MATERIAL:

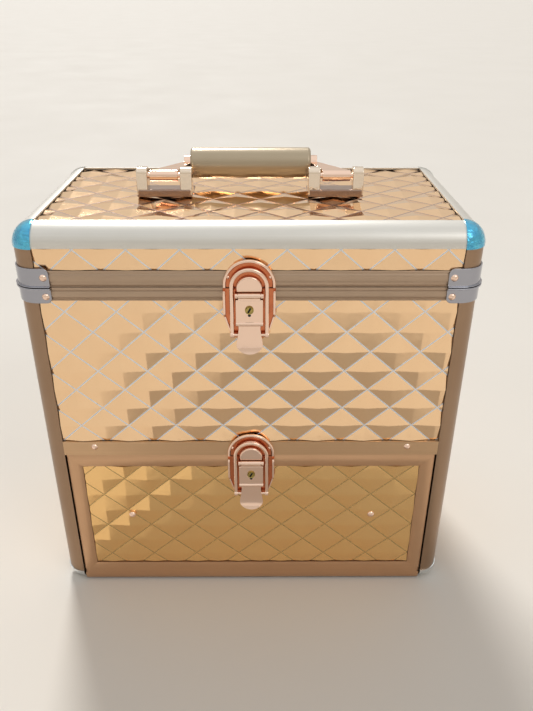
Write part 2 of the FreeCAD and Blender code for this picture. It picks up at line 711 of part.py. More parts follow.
def latch_hoop():
    """Arched hoop whose legs end in round feet with stubs that turn in the lever's bosses."""
    half = hoop_width / 2
    out0 = latch_axis_out - hoop_thickness / 2
    out1 = latch_axis_out + hoop_thickness / 2
    outside = arch(half, out0, out1, -hoop_bottom, hoop_top)
    inside = arch(half - hoop_bar, out0, out1, -hoop_bottom - 1.0, hoop_top - hoop_bar)
    pieces = [outside.cut(inside)]
    stub_depth = 4.0
    for s in (-1, 1):
        outer_end = (s * half, -latch_axis_out, -hoop_bottom)
        inner_end = (s * (half - hoop_bar), -latch_axis_out, -hoop_bottom)
        stub_end = (s * (lever_width / 2 - stub_depth), -latch_axis_out, -hoop_bottom)
        pieces.append(rod(hoop_bar * 0.75, outer_end, inner_end))
        pieces.append(rod(hoop_stub_radius, inner_end, stub_end))
    return fused(pieces)


def latch_lock():
    """Key cylinder with a slot across its face."""
    back = latch_axis_out - lever_thickness / 2 - 0.8
    front = latch_axis_out + lever_thickness / 2 + lock_proud
    plug = rod(lock_radius, (0, -back, -lock_drop), (0, -front, -lock_drop))
    slot = block(-0.5, 0.5, -front, -front + 1.2, -lock_drop - 2.1, -lock_drop + 2.1)
    return plug.cut(slot)


def latch_pin():
    """Pin through the two ears and the lever's barrel."""
    end = lever_neck / 2 + latch_clearance + ear_wall
    return rod(lever_pin_radius, (-end, -latch_axis_out, -lever_axis_drop), (end, -latch_axis_out, -lever_axis_drop))


def on_front(shape, z):
    """Place a latch piece on the front face with its joint line at the height z."""
    return moved(shape, y=-half_depth, z=z)


upper_keeper, upper_keeper_screws = latch_keeper(seam / 2)
drawer_joint = (drawer_top + divider_bottom) / 2
lower_keeper, lower_keeper_screws = latch_keeper(drawer_gap / 2)

# ---------------------------------------------------------------- drawer
front_outer = -half_depth
front_mid = -half_depth + panel_inset
inner_half = drawer_half - frame_side
inner_low = drawer_bottom + frame_bottom
inner_high = drawer_top - frame_top


def crowned_strip(width, length):
    """A drawer frame strip along X: flat back, slightly crowned face, on the front face's plane."""
    half = length / 2
    edge_y = front_outer + frame_crown
    start = V(-half, edge_y, 0)
    end = V(-half, edge_y, width)
    crown = Part.Arc(start, V(-half, front_outer, width / 2), end).toShape()
    back_low = V(-half, front_mid, 0)
    back_high = V(-half, front_mid, width)
    wire = Part.Wire([crown, Part.makeLine(end, back_high), Part.makeLine(back_high, back_low),
                      Part.makeLine(back_low, start)])
    return Part.Face(wire).extrude(V(length, 0, 0))


def mitred(strip, outline):
    """Keep the part of a strip inside an outline of x, z points."""
    return strip.common(prism([(x, front_outer - 1.0, z) for x, z in outline], (0, panel_inset + 1.0, 0)))


strip_top = moved(crowned_strip(frame_top, 2 * drawer_half), z=inner_high)
strip_top = mitred(strip_top, [(-drawer_half, drawer_top), (drawer_half, drawer_top),
                               (inner_half, inner_high), (-inner_half, inner_high)])
mitre_low = inner_low - frame_side
strip_bottom = moved(crowned_strip(frame_bottom, 2 * drawer_half), z=drawer_bottom)
strip_bottom = mitred(strip_bottom, [(-inner_half, inner_low), (inner_half, inner_low),
                                     (drawer_half, mitre_low), (drawer_half, drawer_bottom),
                                     (-drawer_half, drawer_bottom), (-drawer_half, mitre_low)])
strip_side = turned(crowned_strip(frame_side, 2 * drawer_top), 90, V(0, 1, 0))
strip_side = moved(strip_side, x=-drawer_half, z=0)
strip_left = mitred(strip_side, [(-drawer_half, mitre_low), (-inner_half, inner_low),
                                 (-inner_half, inner_high), (-drawer_half, drawer_top)])
drawer_frame = [strip_top, strip_bottom, strip_left, flipped(strip_left)]

drawer_front_board = block(-drawer_half + 1.0, drawer_half - 1.0, front_mid, -wall_y,
                           drawer_bottom + 1.0, drawer_top - 1.0)
drawer_skin = face_skin(inner_half, inner_low, inner_high, drawer_valley_shift, drawer_valley_z)
screw_face = -half_depth + apex_recess
for x in (-drawer_screw_x, drawer_screw_x):
    drawer_skin = drawer_skin.cut(rod(drawer_screw_radius, (x, -half_depth - 1.0, drawer_screw_z),
                                      (x, front_mid, drawer_screw_z)))


def drawer_screw(x):
    """Panel screw with a domed head; its shank fills the hole through the skin."""
    shank = rod(drawer_screw_radius, (x, screw_face, drawer_screw_z), (x, front_mid, drawer_screw_z))
    head = front_rivet(x, screw_face, drawer_screw_z, drawer_screw_radius, drawer_screw_head)
    return fused([shank, head])


box_outer = drawer_half - 1.0
box_rear = wall_y - drawer_rear_space
box_low = runner_ledge_z + runner_wall + runner_play
box_high = box_low + drawer_wall_height
drawer_walls = [block(s * box_outer, s * (box_outer - drawer_wall), -wall_y, box_rear, box_low, box_high)
                for s in (-1, 1)]
drawer_walls.append(block(-box_outer + drawer_wall, box_outer - drawer_wall, box_rear - drawer_wall, box_rear,
                          box_low, box_high))
drawer_floor = block(-box_outer + drawer_wall, box_outer - drawer_wall, -wall_y, box_rear - drawer_wall,
                     box_low, box_low + drawer_panel_thickness)
runner_in = box_outer - drawer_wall
runners = []
for side in (-1, 1):
    ledge = block(side * runner_in, side * wall_x, base_front, wall_y, runner_ledge_z, runner_ledge_z + runner_wall)
    flange = block(side * (wall_x - runner_wall), side * wall_x, base_front, wall_y,
                   runner_ledge_z, runner_ledge_z + runner_height)
    runners.append(fused([ledge, flange]))

# ---------------------------------------------------------------- one file per node
nodes = {
    "body_posts": posts,
    "body_rim_rails": body_rims,
    "divider_rail": divider_rail,
    "base_edge_rails": base_edges,
    "base_board": base_board,
    "back_board": back_board,
    "side_boards": side_boards,
    "front_board": front_board,
    "shelf_board": shelf_board,
    "skin_front": skin_front,
    "skin_back": skin_back,
    "skin_sides": [skin_left, flipped(skin_left)],
    "base_corner_caps": base_caps,
    "feet": feet,
    "drawer_runners": runners,
    "body_lining": body_lining,
    "body_corner_plates": on_four_corners([body_plate]),
    "body_rivets": body_rivets + [on_front(s, drawer_joint) for s in lower_keeper_screws],
    "hinge_body_leaves": hinge_body_leaves,
    "hinge_pins": hinge_pins,
    "lid_top_board": lid_top_board,
    "lid_wall_boards": lid_wall_boards,
    "lid_skin_top": lid_skin_top,
    "lid_skin_front": lid_skin_front,
    "lid_skin_back": lid_skin_back,
    "lid_skin_sides": [lid_skin_left, flipped(lid_skin_left)],
    "lid_edge_rails": lid_edges,
    "lid_posts": lid_posts,
    "lid_rim_rails": lid_rims,
    "lid_corner_caps_front": lid_caps_front,
    "lid_corner_caps_rear": lid_caps_rear,
    "lid_corner_plates": on_four_corners([lid_plate]),
    "lid_rivets": lid_rivets + [on_front(s, split_z) for s in upper_keeper_screws],
    "lid_lining": lid_lining,
    "hinge_lid_leaves": hinge_lid_leaves,
    "handle_bracket_left": flipped(handle_bracket_right),
    "handle_bracket_right": handle_bracket_right,
    "handle_pins": handle_pins,
    "handle_grip": grip,
    "handle_arm_left": flipped(handle_arm_right),
    "handle_arm_right": handle_arm_right,
    "upper_latch_keeper": on_front(upper_keeper, split_z),
    "upper_latch_base": on_front(latch_base(seam / 2), split_z),
    "upper_latch_lever": on_front(latch_lever(), split_z),
    "upper_latch_hoop": on_front(latch_hoop(), split_z),
    "upper_latch_lock": on_front(latch_lock(), split_z),
    "upper_latch_pin": on_front(latch_pin(), split_z),
    "lower_latch_keeper": on_front(lower_keeper, drawer_joint),
    "lower_latch_base": on_front(latch_base(drawer_gap / 2), drawer_joint),
    "lower_latch_lever": on_front(latch_lever(), drawer_joint),
    "lower_latch_hoop": on_front(latch_hoop(), drawer_joint),
    "lower_latch_lock": on_front(latch_lock(), drawer_joint),
    "lower_latch_pin": on_front(latch_pin(), drawer_joint),
    "drawer_frame_strips": drawer_frame,
    "drawer_front_board": drawer_front_board,
    "drawer_skin": drawer_skin,
    "drawer_walls": drawer_walls,
    "drawer_floor": drawer_floor,
    "drawer_screws": [drawer_screw(s * drawer_screw_x) for s in (-1, 1)],
}
for name, solids in nodes.items():
    save(name, solids)
print(len(nodes), "nodes")
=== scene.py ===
# %% [markdown]
# # A makeup case with a drawer, dressed in Blender
# The case stands on its feet, front towards -Y. Its frame, hinges and joints arrive as finished parts. What is left is
# to give them their looks: mirror sheets pressed into diamonds, soft-edged metal fittings, satin extrusions and felt.
# Sizes below are in millimetres, because fittings of this kind are drawn that way; each piece is scaled to metres
# once, when it is finished.

# %% Load the case
import json
import math

import bmesh
import bpy
from mathutils import Matrix, Vector


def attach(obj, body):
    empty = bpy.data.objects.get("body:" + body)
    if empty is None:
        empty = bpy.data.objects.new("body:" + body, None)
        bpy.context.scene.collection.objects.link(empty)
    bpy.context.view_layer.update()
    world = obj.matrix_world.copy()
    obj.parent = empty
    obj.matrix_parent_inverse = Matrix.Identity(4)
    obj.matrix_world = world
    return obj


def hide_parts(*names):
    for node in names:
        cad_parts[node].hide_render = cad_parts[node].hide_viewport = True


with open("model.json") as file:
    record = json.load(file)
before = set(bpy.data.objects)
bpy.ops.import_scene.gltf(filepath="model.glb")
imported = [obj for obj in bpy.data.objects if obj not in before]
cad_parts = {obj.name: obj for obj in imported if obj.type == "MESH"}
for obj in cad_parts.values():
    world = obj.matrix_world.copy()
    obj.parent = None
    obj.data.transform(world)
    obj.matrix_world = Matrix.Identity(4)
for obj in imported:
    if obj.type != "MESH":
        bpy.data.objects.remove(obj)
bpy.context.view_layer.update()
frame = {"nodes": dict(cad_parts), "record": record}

# %% [markdown]
# ## The case's own numbers
# Every new piece sits on a plane of the case, so the planes are written down once. A reader can change a number here
# and see which pieces follow it.

# %% Planes and lines of the case
HALF_WIDTH, HALF_DEPTH, TOP = 170.0, 96.0, 336.5
ARC_X, ARC_Y, ARC_HIGH, ARC_LOW = 154.0, 80.0, 320.5, 11.0
EDGE_RADIUS, BASE_RADIUS = 16.0, 9.0
SPLIT, SPLIT_GAP = 291.5, 0.3
BODY_TOP, LID_LOW = SPLIT - SPLIT_GAP, SPLIT + SPLIT_GAP
BODY_PANEL_TOP, LID_PANEL_LOW, FRONT_PANEL_LOW = 280.7, 303.8, 155.0
DRAWER_JOINT = 141.65
DRAWER_PANEL_HALF, DRAWER_PANEL_LOW, DRAWER_PANEL_TOP = 141.2, 21.4, 129.4
SKIN_BACK = 3.6
print("case", 2 * HALF_WIDTH, "x", 2 * HALF_DEPTH, "x", TOP, "mm")

# %% [markdown]
# ## The camera
# The case is looked at from just above, from arm's length. A camera's matrix is a place and three turns: first the
# tilt down, then a very small roll and heading. Writing them as separate rotations keeps each one readable.

# %% Camera
CAMERA_PLACE = (0.009855, -0.5560, 0.4830)
TILT_DOWN, HEADING, ROLL = 0.494, -0.006, 0.002
camera = bpy.data.cameras.new("case_camera")
camera.sensor_width = 36.0
camera.lens = 34.653
camera.clip_start = 0.02
camera_object = bpy.data.objects.new("case_camera", camera)
bpy.context.scene.collection.objects.link(camera_object)
camera_object.matrix_world = (Matrix.Translation(CAMERA_PLACE) @ Matrix.Rotation(HEADING, 4, "Z")
                              @ Matrix.Rotation(math.pi / 2 - TILT_DOWN, 4, "X") @ Matrix.Rotation(ROLL, 4, "Z"))
bpy.context.scene.camera = camera_object
print("camera at", [round(v, 3) for v in camera_object.matrix_world.translation])

# %% [markdown]
# ## Node helpers
# Every material here is a small tree of nodes. These helpers add a node, set its sockets by name and link it, so
# that the cells below read as a list of what the finish is made of. A socket is fed a number or another node's output.

# %% Helpers for node trees
def feed(tree, socket, value):
    """Set a socket to a number, or link it to another socket."""
    if isinstance(value, bpy.types.NodeSocket):
        tree.links.new(value, socket)
    else:
        socket.default_value = value


def add_node(tree, kind, settings=None, inputs=None):
    """A node with its settings and its sockets fed by name."""
    node = tree.nodes.new(kind)
    for name, value in (settings or {}).items():
        setattr(node, name, value)
    for name, value in (inputs or {}).items():
        feed(tree, node.inputs[name], value)
    return node


def arithmetic(tree, operation, *values):
    """One step of arithmetic."""
    node = add_node(tree, "ShaderNodeMath", {"operation": operation})
    for socket, value in zip(node.inputs, values):
        feed(tree, socket, value)
    return node.outputs["Value"]


def mixed(tree, factor, first, second, blend="MIX"):
    """Two colours mixed by a factor; a Mix node has several sockets called A and B, so they go by number."""
    node = add_node(tree, "ShaderNodeMix", {"data_type": "RGBA", "blend_type": blend})
    for place, value in (("Factor", factor), (6, first), (7, second)):
        feed(tree, node.inputs[place], value)
    return node.outputs[2]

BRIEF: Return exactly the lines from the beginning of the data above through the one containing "lower_keeper, lower_keeper_screws = latch_keeper(drawer_gap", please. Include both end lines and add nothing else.

EXERCISE OUTPUT:
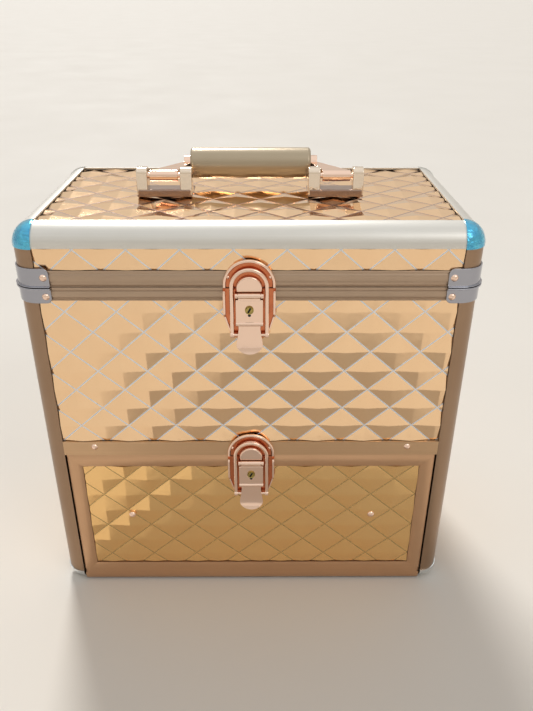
Write part 2 of the FreeCAD and Blender code for this picture. It picks up at line 711 of part.py. More parts follow.
def latch_hoop():
    """Arched hoop whose legs end in round feet with stubs that turn in the lever's bosses."""
    half = hoop_width / 2
    out0 = latch_axis_out - hoop_thickness / 2
    out1 = latch_axis_out + hoop_thickness / 2
    outside = arch(half, out0, out1, -hoop_bottom, hoop_top)
    inside = arch(half - hoop_bar, out0, out1, -hoop_bottom - 1.0, hoop_top - hoop_bar)
    pieces = [outside.cut(inside)]
    stub_depth = 4.0
    for s in (-1, 1):
        outer_end = (s * half, -latch_axis_out, -hoop_bottom)
        inner_end = (s * (half - hoop_bar), -latch_axis_out, -hoop_bottom)
        stub_end = (s * (lever_width / 2 - stub_depth), -latch_axis_out, -hoop_bottom)
        pieces.append(rod(hoop_bar * 0.75, outer_end, inner_end))
        pieces.append(rod(hoop_stub_radius, inner_end, stub_end))
    return fused(pieces)


def latch_lock():
    """Key cylinder with a slot across its face."""
    back = latch_axis_out - lever_thickness / 2 - 0.8
    front = latch_axis_out + lever_thickness / 2 + lock_proud
    plug = rod(lock_radius, (0, -back, -lock_drop), (0, -front, -lock_drop))
    slot = block(-0.5, 0.5, -front, -front + 1.2, -lock_drop - 2.1, -lock_drop + 2.1)
    return plug.cut(slot)


def latch_pin():
    """Pin through the two ears and the lever's barrel."""
    end = lever_neck / 2 + latch_clearance + ear_wall
    return rod(lever_pin_radius, (-end, -latch_axis_out, -lever_axis_drop), (end, -latch_axis_out, -lever_axis_drop))


def on_front(shape, z):
    """Place a latch piece on the front face with its joint line at the height z."""
    return moved(shape, y=-half_depth, z=z)


upper_keeper, upper_keeper_screws = latch_keeper(seam / 2)
drawer_joint = (drawer_top + divider_bottom) / 2
lower_keeper, lower_keeper_screws = latch_keeper(drawer_gap / 2)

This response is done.